Think of it this way: if you could somehow visualise a 512-dimensional space (you cannot, but bear with the analogy), all the photos of a particular Amsterdam canal house would form a tight cluster. Photos from the same neighbourhood would sit in the broader vicinity. Photos from an entirely different city would be in a distant region of the space.

Measuring similarity: cosine similarity

Given two embedding vectors, we need a way to quantify how similar they are. The standard measure is cosine similarity, which calculates the cosine of the angle between two vectors. The result ranges from -1 (opposite directions) to 1 (same direction), with 0 indicating no similarity.

Because our embeddings are L2-normalised (magnitude of 1), cosine similarity simplifies to just the dot product — comparing two 512-dimensional normalised vectors requires exactly 512 multiplications and 511 additions. For normalised vectors, cosine similarity and Euclidean distance produce the same ranking of nearest neighbours, but cosine similarity is preferred because it focuses on the direction of vectors, which better aligns with how embeddings encode place identity.

The brute-force problem

If our database contained 1,000 images, finding the nearest neighbours would be trivial. But with millions of images, a brute-force search requires roughly 2.5 billion floating-point operations per query. That does not scale gracefully — double the database, double the query time. This is where approximate nearest neighbour (ANN) algorithms become essential.

Approximate nearest neighbours: trading precision for speed

The insight behind ANN algorithms is that we rarely need the mathematically exact nearest neighbours. By accepting a minimal approximation, ANN algorithms achieve dramatic speed-ups — finding nearest neighbours in logarithmic rather than linear time.
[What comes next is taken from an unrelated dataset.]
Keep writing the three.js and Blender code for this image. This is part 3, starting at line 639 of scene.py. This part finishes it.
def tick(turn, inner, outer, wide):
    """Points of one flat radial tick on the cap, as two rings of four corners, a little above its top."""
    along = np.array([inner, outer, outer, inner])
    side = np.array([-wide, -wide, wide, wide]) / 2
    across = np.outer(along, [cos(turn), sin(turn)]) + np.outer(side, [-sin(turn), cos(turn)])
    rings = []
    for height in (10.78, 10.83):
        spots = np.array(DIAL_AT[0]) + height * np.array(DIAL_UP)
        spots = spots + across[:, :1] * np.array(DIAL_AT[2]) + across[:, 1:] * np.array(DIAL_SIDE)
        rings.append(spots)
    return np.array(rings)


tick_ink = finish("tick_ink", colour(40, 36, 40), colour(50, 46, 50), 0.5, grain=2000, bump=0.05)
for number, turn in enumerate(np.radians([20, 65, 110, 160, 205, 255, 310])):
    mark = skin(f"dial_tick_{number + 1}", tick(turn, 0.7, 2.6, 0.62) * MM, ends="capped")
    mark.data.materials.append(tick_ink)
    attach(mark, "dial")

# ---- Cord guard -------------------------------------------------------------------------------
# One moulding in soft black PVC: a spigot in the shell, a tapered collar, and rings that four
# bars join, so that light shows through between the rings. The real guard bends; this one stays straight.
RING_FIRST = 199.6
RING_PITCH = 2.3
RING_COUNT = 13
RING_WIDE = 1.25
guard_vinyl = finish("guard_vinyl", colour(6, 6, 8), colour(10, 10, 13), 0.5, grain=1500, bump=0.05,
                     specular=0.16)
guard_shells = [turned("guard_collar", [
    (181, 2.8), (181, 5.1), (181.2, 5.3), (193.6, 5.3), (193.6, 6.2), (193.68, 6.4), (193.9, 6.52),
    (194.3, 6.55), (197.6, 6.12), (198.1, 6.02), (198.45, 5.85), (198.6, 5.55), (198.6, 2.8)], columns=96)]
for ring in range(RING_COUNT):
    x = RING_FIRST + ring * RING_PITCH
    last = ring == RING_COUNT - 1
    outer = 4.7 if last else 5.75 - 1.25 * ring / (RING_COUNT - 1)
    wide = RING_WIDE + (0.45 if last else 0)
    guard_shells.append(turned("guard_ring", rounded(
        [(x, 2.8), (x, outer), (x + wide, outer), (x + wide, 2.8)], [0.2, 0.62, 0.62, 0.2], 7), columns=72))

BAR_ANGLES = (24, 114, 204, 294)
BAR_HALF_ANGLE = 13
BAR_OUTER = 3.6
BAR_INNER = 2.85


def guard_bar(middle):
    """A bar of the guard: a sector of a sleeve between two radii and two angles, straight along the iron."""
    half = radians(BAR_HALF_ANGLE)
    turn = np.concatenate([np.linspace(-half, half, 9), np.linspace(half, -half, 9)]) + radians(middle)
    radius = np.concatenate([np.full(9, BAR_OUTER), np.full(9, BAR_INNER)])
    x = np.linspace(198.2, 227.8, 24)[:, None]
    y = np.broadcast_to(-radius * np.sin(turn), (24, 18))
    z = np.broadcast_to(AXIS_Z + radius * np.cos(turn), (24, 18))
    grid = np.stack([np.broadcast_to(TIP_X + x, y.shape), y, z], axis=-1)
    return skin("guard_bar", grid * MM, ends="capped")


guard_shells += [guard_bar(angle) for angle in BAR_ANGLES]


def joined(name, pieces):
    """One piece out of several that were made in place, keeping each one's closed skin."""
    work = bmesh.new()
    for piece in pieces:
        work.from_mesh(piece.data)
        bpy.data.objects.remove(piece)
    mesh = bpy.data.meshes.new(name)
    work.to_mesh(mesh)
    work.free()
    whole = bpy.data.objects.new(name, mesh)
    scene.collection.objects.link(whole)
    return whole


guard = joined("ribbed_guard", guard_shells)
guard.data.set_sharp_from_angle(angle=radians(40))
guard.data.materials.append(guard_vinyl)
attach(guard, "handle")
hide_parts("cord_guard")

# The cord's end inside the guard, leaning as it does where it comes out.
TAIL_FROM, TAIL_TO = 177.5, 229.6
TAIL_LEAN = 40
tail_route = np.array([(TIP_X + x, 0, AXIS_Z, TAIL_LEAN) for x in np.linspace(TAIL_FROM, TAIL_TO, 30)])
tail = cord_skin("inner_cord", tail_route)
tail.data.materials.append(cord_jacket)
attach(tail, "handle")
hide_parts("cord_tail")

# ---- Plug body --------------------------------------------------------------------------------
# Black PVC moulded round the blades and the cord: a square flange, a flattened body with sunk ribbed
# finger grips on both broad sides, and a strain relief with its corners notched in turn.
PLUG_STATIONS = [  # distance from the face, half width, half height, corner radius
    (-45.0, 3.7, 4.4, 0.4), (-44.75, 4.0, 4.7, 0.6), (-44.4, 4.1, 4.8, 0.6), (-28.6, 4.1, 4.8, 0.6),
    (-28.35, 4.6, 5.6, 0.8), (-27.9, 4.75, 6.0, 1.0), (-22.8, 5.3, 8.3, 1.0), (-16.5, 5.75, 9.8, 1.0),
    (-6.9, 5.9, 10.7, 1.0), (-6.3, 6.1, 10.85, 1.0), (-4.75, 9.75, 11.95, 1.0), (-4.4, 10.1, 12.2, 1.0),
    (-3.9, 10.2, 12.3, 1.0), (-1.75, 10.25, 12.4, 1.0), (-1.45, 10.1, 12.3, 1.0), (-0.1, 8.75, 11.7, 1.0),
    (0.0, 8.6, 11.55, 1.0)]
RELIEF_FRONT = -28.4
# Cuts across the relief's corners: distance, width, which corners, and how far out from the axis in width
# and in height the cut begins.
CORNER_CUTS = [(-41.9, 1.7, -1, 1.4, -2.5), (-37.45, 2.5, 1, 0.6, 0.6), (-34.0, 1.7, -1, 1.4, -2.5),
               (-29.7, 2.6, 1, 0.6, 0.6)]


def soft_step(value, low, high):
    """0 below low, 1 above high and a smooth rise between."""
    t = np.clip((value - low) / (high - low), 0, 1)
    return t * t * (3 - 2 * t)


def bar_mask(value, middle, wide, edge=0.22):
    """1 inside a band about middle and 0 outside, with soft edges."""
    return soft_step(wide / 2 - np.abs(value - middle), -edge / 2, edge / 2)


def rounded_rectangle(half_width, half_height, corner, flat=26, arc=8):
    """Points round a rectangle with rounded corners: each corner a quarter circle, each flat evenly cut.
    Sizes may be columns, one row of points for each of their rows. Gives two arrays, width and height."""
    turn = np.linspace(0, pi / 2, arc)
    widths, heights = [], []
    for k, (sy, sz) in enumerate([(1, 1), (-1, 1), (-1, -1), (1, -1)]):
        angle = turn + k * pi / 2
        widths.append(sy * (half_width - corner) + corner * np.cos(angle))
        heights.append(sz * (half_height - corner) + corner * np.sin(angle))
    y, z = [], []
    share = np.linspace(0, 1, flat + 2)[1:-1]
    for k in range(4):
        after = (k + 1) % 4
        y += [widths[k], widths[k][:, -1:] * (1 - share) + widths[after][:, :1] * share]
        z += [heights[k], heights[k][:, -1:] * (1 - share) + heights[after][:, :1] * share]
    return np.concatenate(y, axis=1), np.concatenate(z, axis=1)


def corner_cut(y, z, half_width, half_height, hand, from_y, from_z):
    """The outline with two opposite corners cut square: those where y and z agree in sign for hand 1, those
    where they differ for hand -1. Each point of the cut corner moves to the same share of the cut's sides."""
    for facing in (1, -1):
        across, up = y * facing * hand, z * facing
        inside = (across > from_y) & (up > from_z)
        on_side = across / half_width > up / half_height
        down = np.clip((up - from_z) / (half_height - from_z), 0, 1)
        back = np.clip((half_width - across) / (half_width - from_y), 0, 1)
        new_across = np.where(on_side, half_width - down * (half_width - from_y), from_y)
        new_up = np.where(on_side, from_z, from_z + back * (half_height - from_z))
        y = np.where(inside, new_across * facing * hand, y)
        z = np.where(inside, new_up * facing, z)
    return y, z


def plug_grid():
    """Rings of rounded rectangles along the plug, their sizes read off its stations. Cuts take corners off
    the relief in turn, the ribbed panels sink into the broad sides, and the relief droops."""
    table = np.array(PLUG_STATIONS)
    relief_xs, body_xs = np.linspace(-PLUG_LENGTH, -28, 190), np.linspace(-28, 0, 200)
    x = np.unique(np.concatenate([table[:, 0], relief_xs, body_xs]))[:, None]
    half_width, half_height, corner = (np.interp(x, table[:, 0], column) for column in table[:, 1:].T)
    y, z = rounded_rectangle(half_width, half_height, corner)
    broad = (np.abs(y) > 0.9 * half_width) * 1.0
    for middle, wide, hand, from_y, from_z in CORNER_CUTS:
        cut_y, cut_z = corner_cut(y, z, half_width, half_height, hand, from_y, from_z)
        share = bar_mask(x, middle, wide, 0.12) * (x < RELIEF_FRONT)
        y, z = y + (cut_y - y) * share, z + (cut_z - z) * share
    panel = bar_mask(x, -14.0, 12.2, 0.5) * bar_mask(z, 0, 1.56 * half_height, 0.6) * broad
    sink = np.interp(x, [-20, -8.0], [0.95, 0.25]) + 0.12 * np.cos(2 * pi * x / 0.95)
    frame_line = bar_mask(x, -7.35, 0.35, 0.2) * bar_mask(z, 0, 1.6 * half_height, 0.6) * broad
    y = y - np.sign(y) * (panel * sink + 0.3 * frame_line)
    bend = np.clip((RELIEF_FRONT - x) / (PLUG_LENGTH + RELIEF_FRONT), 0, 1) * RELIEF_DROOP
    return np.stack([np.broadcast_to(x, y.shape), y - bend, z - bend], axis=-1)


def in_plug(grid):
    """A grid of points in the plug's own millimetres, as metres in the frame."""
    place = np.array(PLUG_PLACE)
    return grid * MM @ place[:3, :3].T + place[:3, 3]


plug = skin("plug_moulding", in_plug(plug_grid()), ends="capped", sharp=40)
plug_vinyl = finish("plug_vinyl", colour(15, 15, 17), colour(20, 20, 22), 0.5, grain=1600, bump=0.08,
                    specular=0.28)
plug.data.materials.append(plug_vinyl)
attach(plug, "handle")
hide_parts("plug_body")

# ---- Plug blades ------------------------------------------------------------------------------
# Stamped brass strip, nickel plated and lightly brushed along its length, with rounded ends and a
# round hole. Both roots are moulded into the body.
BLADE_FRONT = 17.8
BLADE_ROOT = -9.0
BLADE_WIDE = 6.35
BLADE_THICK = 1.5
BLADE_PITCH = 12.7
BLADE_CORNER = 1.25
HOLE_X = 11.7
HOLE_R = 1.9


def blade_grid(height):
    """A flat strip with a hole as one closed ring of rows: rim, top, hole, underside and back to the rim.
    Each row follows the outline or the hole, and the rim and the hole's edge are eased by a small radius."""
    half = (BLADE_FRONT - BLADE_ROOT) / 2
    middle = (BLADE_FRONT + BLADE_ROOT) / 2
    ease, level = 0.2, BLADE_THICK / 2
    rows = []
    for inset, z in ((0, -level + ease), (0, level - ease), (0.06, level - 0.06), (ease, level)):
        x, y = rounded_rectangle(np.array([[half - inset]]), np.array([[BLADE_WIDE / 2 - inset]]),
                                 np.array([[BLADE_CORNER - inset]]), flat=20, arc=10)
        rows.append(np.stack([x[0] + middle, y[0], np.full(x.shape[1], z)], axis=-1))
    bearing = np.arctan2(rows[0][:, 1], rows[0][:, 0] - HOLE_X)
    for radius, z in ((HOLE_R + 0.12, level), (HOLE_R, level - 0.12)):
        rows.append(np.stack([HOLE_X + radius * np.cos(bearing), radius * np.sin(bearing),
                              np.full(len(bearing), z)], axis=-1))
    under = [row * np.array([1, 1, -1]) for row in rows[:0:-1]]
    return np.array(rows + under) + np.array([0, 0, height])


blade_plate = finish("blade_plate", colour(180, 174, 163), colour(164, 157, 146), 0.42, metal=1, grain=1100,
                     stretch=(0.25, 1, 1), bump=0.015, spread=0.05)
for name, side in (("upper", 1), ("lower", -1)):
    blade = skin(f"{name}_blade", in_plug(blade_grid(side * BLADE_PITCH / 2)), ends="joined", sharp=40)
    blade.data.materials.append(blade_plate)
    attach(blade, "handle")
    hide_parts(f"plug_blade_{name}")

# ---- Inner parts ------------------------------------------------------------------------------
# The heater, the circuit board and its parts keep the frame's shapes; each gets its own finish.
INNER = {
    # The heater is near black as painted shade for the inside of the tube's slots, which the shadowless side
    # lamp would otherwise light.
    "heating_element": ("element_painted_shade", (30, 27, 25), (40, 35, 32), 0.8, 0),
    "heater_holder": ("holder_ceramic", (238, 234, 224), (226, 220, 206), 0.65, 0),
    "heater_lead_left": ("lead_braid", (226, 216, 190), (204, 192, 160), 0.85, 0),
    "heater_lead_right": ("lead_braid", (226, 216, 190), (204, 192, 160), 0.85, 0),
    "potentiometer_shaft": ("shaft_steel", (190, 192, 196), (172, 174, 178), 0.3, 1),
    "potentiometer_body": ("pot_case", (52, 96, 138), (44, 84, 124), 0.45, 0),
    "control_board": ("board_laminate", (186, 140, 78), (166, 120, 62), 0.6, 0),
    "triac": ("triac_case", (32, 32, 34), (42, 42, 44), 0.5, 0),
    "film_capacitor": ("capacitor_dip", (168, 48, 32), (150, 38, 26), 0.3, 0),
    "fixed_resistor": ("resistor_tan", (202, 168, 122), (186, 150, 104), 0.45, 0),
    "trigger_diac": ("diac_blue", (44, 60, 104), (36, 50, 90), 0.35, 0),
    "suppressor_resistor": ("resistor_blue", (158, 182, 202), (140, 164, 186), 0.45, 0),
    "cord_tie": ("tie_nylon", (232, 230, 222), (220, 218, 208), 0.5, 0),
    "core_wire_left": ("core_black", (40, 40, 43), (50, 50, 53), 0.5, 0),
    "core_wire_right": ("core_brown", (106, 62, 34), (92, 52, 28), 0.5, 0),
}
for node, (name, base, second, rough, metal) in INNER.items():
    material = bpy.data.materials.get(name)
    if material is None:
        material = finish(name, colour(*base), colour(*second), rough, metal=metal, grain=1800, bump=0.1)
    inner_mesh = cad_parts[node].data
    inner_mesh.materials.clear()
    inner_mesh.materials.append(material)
HNSW: Hierarchical Navigable Small World

The ANN algorithm powering our search is HNSW (Hierarchical Navigable Small World). It organises vectors into a multi-layered graph:

  • Level 0 (bottom): Every image is a node, connected to its nearest neighbours. Dense and precise, but slow to traverse.
  • Level 1: A random subset of images, connected to their nearest neighbours within the subset. Sparser, allowing larger jumps.
  • Level 2 and above: Progressively smaller subsets enabling even larger jumps.
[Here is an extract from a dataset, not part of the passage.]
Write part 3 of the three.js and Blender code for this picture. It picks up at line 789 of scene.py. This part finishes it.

To search, you start at the top level and greedily move towards the query vector. At each level, once you cannot get closer, you descend and continue with more precision. At Level 0, you are in the right neighbourhood and only explore locally.

This means searching 39 million vectors may only require visiting a few hundred nodes — a dramatic improvement over brute force.

Cloudflare Vectorize

GeoPin runs on Cloudflare’s infrastructure, and we use Cloudflare Vectorize as our vector database. This choice reflects our architectural principle of keeping everything on one platform for simplicity and performance.

Vectorize stores our pre-computed CosPlace embeddings alongside metadata (GPS coordinates, image identifiers, capture timestamps). When a query arrives, it performs the ANN search and returns the top-K nearest neighbours with similarity scores and metadata.

Key features: edge deployment across Cloudflare’s global network for low-latency queries; metadata filtering so searches can be constrained to specific regions or time ranges; and scalability as our reference database grows without us managing infrastructure.

From vector match to location

The output of the vector search is a ranked list of reference images, each with a cosine similarity score and GPS coordinates. But this is not the final answer — it is the candidate set. Visually similar scenes can exist at different locations, which is why our pipeline follows the vector search with geometric verification using LightGlue to confirm that candidates show the same physical scene.

To give a concrete sense of scale:

  • Embedding size: 512 dimensions, 32-bit float = 2 KB per image
  • Database size: Millions of embeddings = several gigabytes of vector data
  • Query time: Typically under 50 milliseconds for top-100 retrieval
  • Recall: HNSW achieves approximately 95%+ recall compared to exact search

From the moment your photo’s embedding is computed, the relevant part of the Netherlands is identified in a fraction of a second. The geometric verification that confirms the match can then focus its computation on the most promising candidates.

Vector search is not glamorous technology. But without it, the entire pipeline would be impractically slow. It is the infrastructure that makes real-time geolocation at scale possible.